There is wide difference of opinion on what should be done. The government maintains that US helium "resources" are more than adequate to meet "foreseeable" needs. Some economists maintain that this nation will inevitably be much richer in 40 years, having developed substitutes for helium or being able to afford to get it out of the air. Some physical scientists and engineers , on the other hand, fear that helium costs in 40 years may actually rule out certain tehcnologic options if the US does not store helium in the ground while it is cheap. These people are appalled at the wasteage of already separated helium into the air, and would argue -- as did a National Academy of Sciences heluim study committee in 1978 -- that venting be stopped, idled separation plants be reactivated, helium storage be resumed, and sales of helium from government storage be halted until authorized by some future Contress.
Despite the uncertainly of future demand, it appears that the present generation has a grand speculative opportunity, to set aside a gift for future generations that may prove to be worth much more than it cost. In the next 20 years all the helium in the helium-rich gas that remains in the ground could be recovered at a cost of $2 billion. That sounds like a lot, until we compare it with the $127 billion government "take" from the windfall-profit tax on crude-oil production, or with what the same helium may be worth in the year 2020 , perhaps $500 billion.

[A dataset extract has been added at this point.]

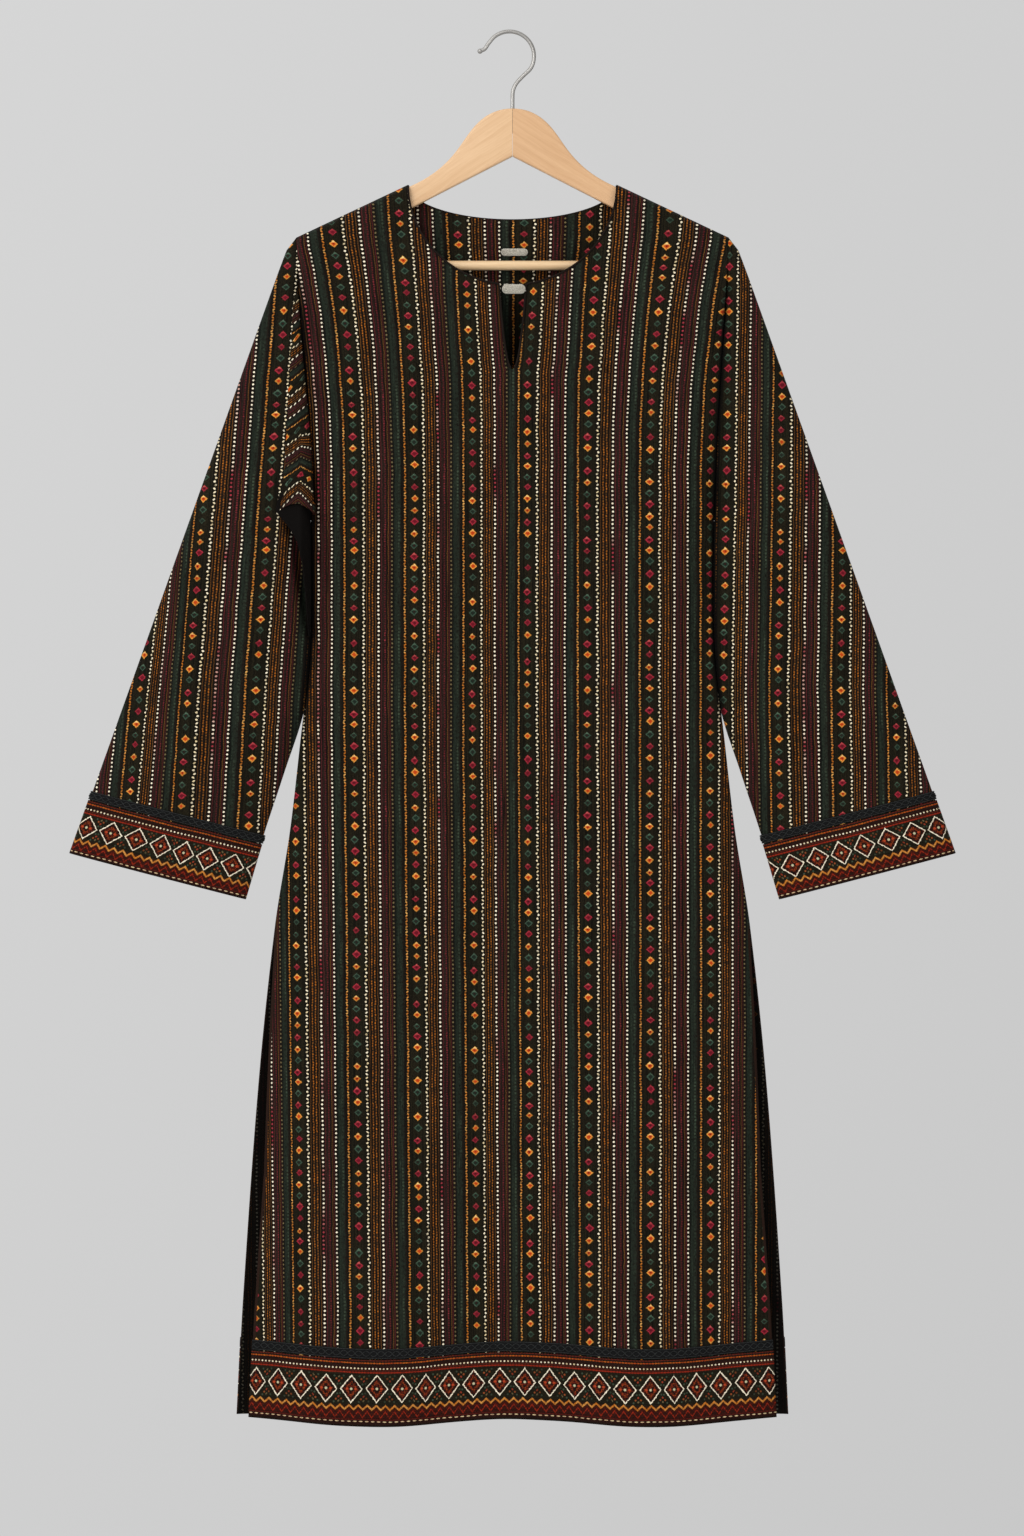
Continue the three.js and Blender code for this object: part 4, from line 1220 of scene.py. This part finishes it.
def pill(low, high, depth, seed, pitch=1.5, bead=0.95):
    """A rounded pad covered with small stitches; low and high are its corners."""
    rng = np.random.default_rng(seed)
    centre = (low + high) / 2
    half = (high - low) / 2
    polar = np.linspace(-pi / 2, pi / 2, 9)
    around = np.arange(40) * 2 * pi / 40
    corner = half[2]
    straight = half[0] - corner
    ring_x = np.cos(around) * corner + np.sign(np.cos(around)) * straight
    ring_z = np.sin(around) * corner
    shape = np.cos(polar) ** 0.5
    points = np.stack(np.broadcast_arrays(ring_x[None] * shape[:, None],
                                          depth * np.sin(polar)[:, None] + 0 * ring_x,
                                          ring_z[None] * shape[:, None]), -1)
    parts = [((points + centre).reshape(-1, 3), grid_faces(9, 40, closed=True))]
    for px in np.arange(-half[0], half[0] + 0.1, pitch):
        for pz in np.arange(-half[2], half[2] + 0.1, pitch):
            reach = np.hypot(max(0, abs(px) - straight), pz) / corner
            if reach > 0.97:
                continue
            jitter = rng.normal(0, 0.22, 3)
            front = -depth * (1 - reach ** 2.4) ** 0.5
            place = centre + np.array([px, front, pz]) + jitter
            size = bead * rng.uniform(0.75, 1.2)
            radii = np.array([size * 1.25, size * 0.7, size * 0.62])
            parts.append(ball(place, radii, turn=rng.uniform(-0.7, 0.7)))
    return joined(parts)


def corners(node):
    low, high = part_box(node)
    return np.array(low) / MM, np.array(high) / MM


def closure_and_tag():
    low, high = corners("neck_closure_bar")
    low, high = low + [1.0, 0, 0], high - [1.0, 0, 0]
    bar = new_object("closure_pad", *pill(low, high, 1.9, 3))
    bar.data.materials.append(SILVER)
    place_piece(bar, "neck_closure_bar")
    low, high = corners("back_neck_tag")
    tag = new_object("back_neck_patch", *pill(low, high, 0.9, 5, bead=0.8))
    tag.data.materials.append(SILVER)
    place_piece(tag, "back_neck_tag")


closure_and_tag()


# ---------------------------------------------------------------- hanger
WOOD = 11
WOOD_TOP_Z = -75.3
WOOD_APEX_Z = -123.1
WOOD_BELOW_CLOTH = 2.9
UNDERSIDE_SLOPE = 0.513
BOSS = {"inner": 184.5, "outer": 205, "bottom": -241}
BAR_Z = -232
BAR_RADIUS = 4.8
WIRE_RADIUS = 2.0
HOOK_RADIUS = 24.5             # of the wire's middle line round the curve
HOOK_CENTRE_X = -3


def bezier(a, b, c, d, count):
    t = np.linspace(0, 1, count)[:, None]
    a, b, c, d = (np.array(p, float) for p in (a, b, c, d))
    return (1 - t) ** 3 * a + 3 * (1 - t) ** 2 * t * b + 3 * (1 - t) * t ** 2 * c + t ** 3 * d


def wood_top(x):
    return NECK_Z - (x - NECK_HALF) * SHOULDER_SLOPE - WOOD_BELOW_CLOTH


def wood_outline():
    """The right arm's outline, from the top of the seam out to the tip and back underneath."""
    crown = bezier((SEAM / 2, WOOD_TOP_Z), (25, WOOD_TOP_Z), (38, -92), (46.5, -104.3), 16)
    throat = bezier((46.5, -104.3), (56, -118), (68, -138), (102, wood_top(102)), 16)
    tip = bezier((192, wood_top(192)), (200, wood_top(200)), (205, -206), (205, -214), 6)
    rest = np.array([[205, BOSS["bottom"]], [BOSS["inner"], BOSS["bottom"]],
                     [BOSS["inner"], WOOD_APEX_Z - UNDERSIDE_SLOPE * BOSS["inner"]], [SEAM / 2, WOOD_APEX_Z]])
    return np.concatenate([crown, throat[1:], tip, rest])


def hanger_arm(word, side, material):
    outline = wood_outline()
    points = np.array([[side * x, 0, z] for x, z in outline])
    face = list(range(len(outline)))
    obj = new_object("hanger_wood_" + word, points, [face[::-1] if side < 0 else face], smooth_faces=False)
    thick = obj.modifiers.new("thickness", "SOLIDIFY")
    thick.thickness = WOOD * MM
    thick.offset = 0
    apply_modifiers(obj)
    spots = [v.co / MM for v in obj.data.vertices]
    rounded = [spots[a].y * spots[b].y > 0 and max(abs(spots[a].x), abs(spots[b].x)) > 1
               for a, b in (edge.vertices for edge in obj.data.edges)]
    weights = obj.data.attributes.new("bevel_weight_edge", "FLOAT", "EDGE")
    weights.data.foreach_set("value", np.array(rounded, np.float32))
    round_off = obj.modifiers.new("edges", "BEVEL")
    round_off.width = 2.2 * MM
    round_off.segments = 4
    round_off.limit_method = "WEIGHT"
    apply_modifiers(obj)
    obj.data.polygons.foreach_set("use_smooth", [True] * len(obj.data.polygons))
    obj.data.set_sharp_from_angle(angle=radians(40))
    obj.data.materials.append(material)
    return place_piece(obj, "hanger_arm_" + word)


def hanger():
    arms = [hanger_arm("left", -1, WOOD_LEFT), hanger_arm("right", 1, WOOD_RIGHT)]
    low, high = corners("trouser_bar")
    ends = np.array([0, 0.4, 1.4])
    xs = np.concatenate([low[0] + ends, np.linspace(low[0] + 4, high[0] - 4, 40), high[0] - ends[::-1]])
    radius = np.full(len(xs), BAR_RADIUS)
    radius[[0, -1]] -= 1.2
    radius[[1, -2]] -= 0.4
    bar = new_object("trouser_rod", *tube([[x, 0, BAR_Z] for x in xs], radius, 40))
    bar.data.materials.append(WOOD_BAR)
    bar.data.set_sharp_from_angle(angle=radians(60))
    place_piece(bar, "trouser_bar")
    return arms


def hook_points():
    """The hook's line: up the shank, out, round the curve and out again at the tip."""
    points = [[0, -100], [0, -88], [0, -76], [0, -66], [0.5, -57.5], [3.6, -50.2], [9.6, -43.4]]
    for turn in np.linspace(-30, 150, 9):
        angle = radians(turn)
        across = HOOK_CENTRE_X + HOOK_RADIUS * cos(angle)
        points.append([across, WIRE_RADIUS - HOOK_RADIUS * (1 - sin(angle))])
    points += [[-27.8, -15.4], [-32.5, -17.7]]
    return np.array([[x, 0, z] for x, z in points], float)


def smooth_path(points, count):
    """A Catmull-Rom curve through the points."""
    p = np.concatenate([2 * points[:1] - points[1:2], points, 2 * points[-1:] - points[-2:-1]])
    out = []
    for t in np.linspace(0, len(points) - 1.0001, count):
        i = int(t)
        s = t - i
        a, b, c, d = p[i:i + 4]
        out.append(0.5 * (2 * b + (c - a) * s + (2 * a - 5 * b + 4 * c - d) * s ** 2
                          + (3 * b - a - 3 * c + d) * s ** 3))
    return np.array(out)


def hook():
    path = smooth_path(hook_points(), 150)
    wire = tube(path, WIRE_RADIUS, 20)
    tip = ball(path[-1], np.array([2.6, 2.6, 2.6]), 13, 20)
    obj = new_object("hook_wire", *joined([wire, tip]))
    obj.data.materials.append(STEEL)
    place_piece(obj, "hook")


ARMS = hanger()
hook()


# ---------------------------------------------------------------- stage, light and camera
MIDDLE_Z = -0.7345
DISTANCE = 6.0
VIEW_HEIGHT = 1.536            # of what the frame shows at the garment, in metres
SENSOR = 36


def floor():
    """A pale floor below the frame, which throws a little light up."""
    half, height = 2500.0, -1900.0
    points = [[-half, -half, height], [half, -half, height], [half, half, height], [-half, half, height]]
    obj = new_object("studio_floor", points, [[0, 1, 2, 3]])
    paint = Paint("floor_paint")
    x, y, _ = paint.place()
    cloud = paint.noise(x * 0.0012, y * 0.0012, 0.0)
    paint.colour = paint.blend(srgb(196, 197, 198), srgb(206, 207, 208), cloud)
    obj.data.materials.append(paint.finish(0.9, relief=0.0))


def area_light(name, place, aim, size, power):
    light = bpy.data.lights.new(name, "AREA")
    light.shape = "RECTANGLE"
    light.size, light.size_y = size
    light.energy = power
    obj = bpy.data.objects.new(name, light)
    obj.location = place
    obj.rotation_euler = (Vector(aim) - Vector(place)).to_track_quat("-Z", "Y").to_euler()
    bpy.context.scene.collection.objects.link(obj)


def studio_world():
    """An even grey all round, a little lighter up and to the left."""
    world = bpy.data.worlds.new("studio")
    world.use_nodes = True
    tree = world.node_tree
    way = tree.nodes.new("ShaderNodeTexCoord")
    parts = tree.nodes.new("ShaderNodeSeparateXYZ")
    tree.links.new(way.outputs["Generated"], parts.inputs[0])
    x, _, z = (Field(tree, parts.outputs[i]) for i in range(3))
    grey = clamp(x * -0.26 + z * 0.18 + 0.625).most(0.25)
    colour = tree.nodes.new("ShaderNodeCombineXYZ")
    for socket in colour.inputs:
        put(tree, socket, grey)
    tree.links.new(colour.outputs[0], tree.nodes["Background"].inputs["Color"])
    bpy.context.scene.world = world


def lights():
    studio_world()
    area_light("key", (-2.6, -4.4, 0.9), (0, 0, -0.8), (2.4, 2.4), 92)
    area_light("fill", (3.2, -4.2, -1.0), (0, 0, -1.0), (2.6, 2.6), 48)
    area_light("top", (-1.2, -2.4, 2.6), (0, 0, -0.6), (2.6, 1.6), 16)


def camera():
    bpy.context.scene.view_settings.view_transform = "Standard"
    data = bpy.data.cameras.new("camera")
    data.sensor_fit = "AUTO"
    data.lens = SENSOR * DISTANCE / VIEW_HEIGHT
    data.clip_end = 50
    obj = bpy.data.objects.new("camera", data)
    obj.location = (-0.0005, -DISTANCE, MIDDLE_Z)
    obj.rotation_euler = (pi / 2, 0, 0)
    bpy.context.scene.collection.objects.link(obj)
    bpy.context.scene.camera = obj


floor()
lights()
camera()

IF a cost increase of 250 times and sounds fantastic, consider what has happened to the price of natural gas. AT today's import price, it costs 40 times what it did in Texas 15 years ago, and in a few years, it will probably cost 70 times what it did in 1965. Helium could be worse, for it has been calculated that the energy required helium from air will be 800 times that needed to get it out of helium-rich natural gas. Natural gas is a fine fuel, but substitutes are available. For helium, in some of its most important uses, there are no substitutes.